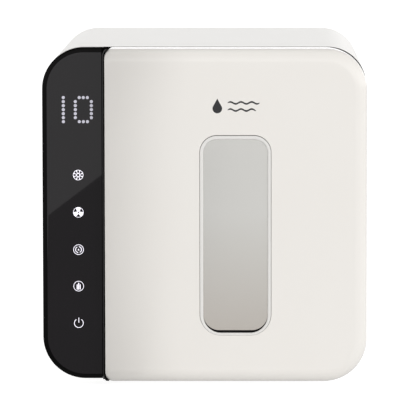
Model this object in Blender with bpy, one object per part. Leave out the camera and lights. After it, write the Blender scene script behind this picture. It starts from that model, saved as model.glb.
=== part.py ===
"""Countertop bottle sterilizer: rounded white case, black touch column on the left,
a side hinged white door with a tall window, and a steel chamber behind it.

Frame: metres, the door faces -Y, +Z is up, the origin is on the counter under the middle of the
body. Left is -X. All dimensions below are in millimetres; make_object turns them into metres.
"""

import math
from collections import namedtuple

import bmesh
import bpy
from mathutils import Matrix, Vector

MM = 0.001
GAP = 0.3  # clearance between neighbouring parts

# A rectangle is (low x, high x, low z, high z), or the same in x and y for a level one.

# body; corner radii run bottom left, bottom right, top right, top left
BODY_LEFT, BODY_RIGHT, BODY_BOTTOM, BODY_TOP = BODY = (-156.0, 156.0, 5.5, 326.8)
BODY_RADII = RADIUS_BL, RADIUS_BR, RADIUS_TR, RADIUS_TL = (41.0, 41.0, 37.5, 39.5)
CASE_FRONT, CASE_BACK = -117.5, 144.0
CASE_WALL = 2.5
REAR_COVER_BACK = 147.0
FRAME_FRONT = -114.0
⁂
** EXERCISE INSTRUCTIONS **
Extract all lines that hold the word "behind".

** PROBLEM SOLUTION **
Model this object in Blender with bpy, one object per part. Leave out the camera and lights. After it, write the Blender scene script behind this picture. It starts from that model, saved as model.glb.
a side hinged white door with a tall window, and a steel chamber behind it.